While I certainly believe that church historians should point out what their historical subjects may have to say to contemporary audiences, I don’t think it is helpful to force them into conversations in which their ideas don’t pertain. The last thing Luther sought was a free market of ideas. He sought to teach the church and would’ve taken measures to prevent, not foster, this kind of free market of ideas. And I don’t think Metaxas is advocating the kind of biblically disciplined public discourse that Luther wanted to foster. For Luther, truth and the modern Western concept of freedom just wasn’t on the radar. His freedom was freedom from sin, death, and the Devil which bound us. That has a lot say to us today, but not about the great dance between truth and freedom.

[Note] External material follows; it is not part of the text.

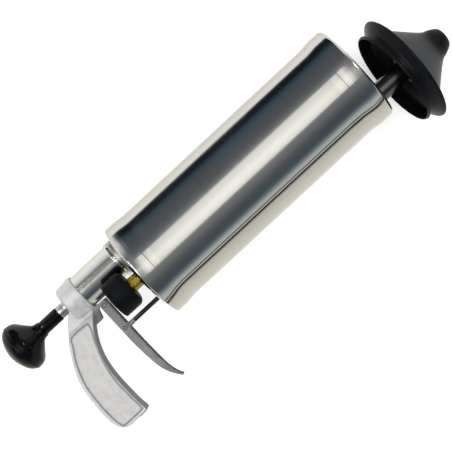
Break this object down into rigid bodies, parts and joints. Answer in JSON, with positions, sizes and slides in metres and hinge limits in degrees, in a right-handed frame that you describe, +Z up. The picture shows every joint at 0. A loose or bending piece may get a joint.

Church history serves the church best when authors combat the temptation to place history in the framework of their own dogmas. Some reflection of the author’s values is inevitable, and Leopold von Ranke’s ideal of “telling it precisely as it took place” is illusionary. But the discipline of the documents—faithfulness to the original sources—distinguishes good church history from church history used for one’s own purposes, whether noble or otherwise.
As delightful as I find Metaxas’s prose at most points, and as sympathetic as I am to many elements of his American rendition of Christianity, other biographies provide readers more accurate and helpful accounts of the reformer’s life.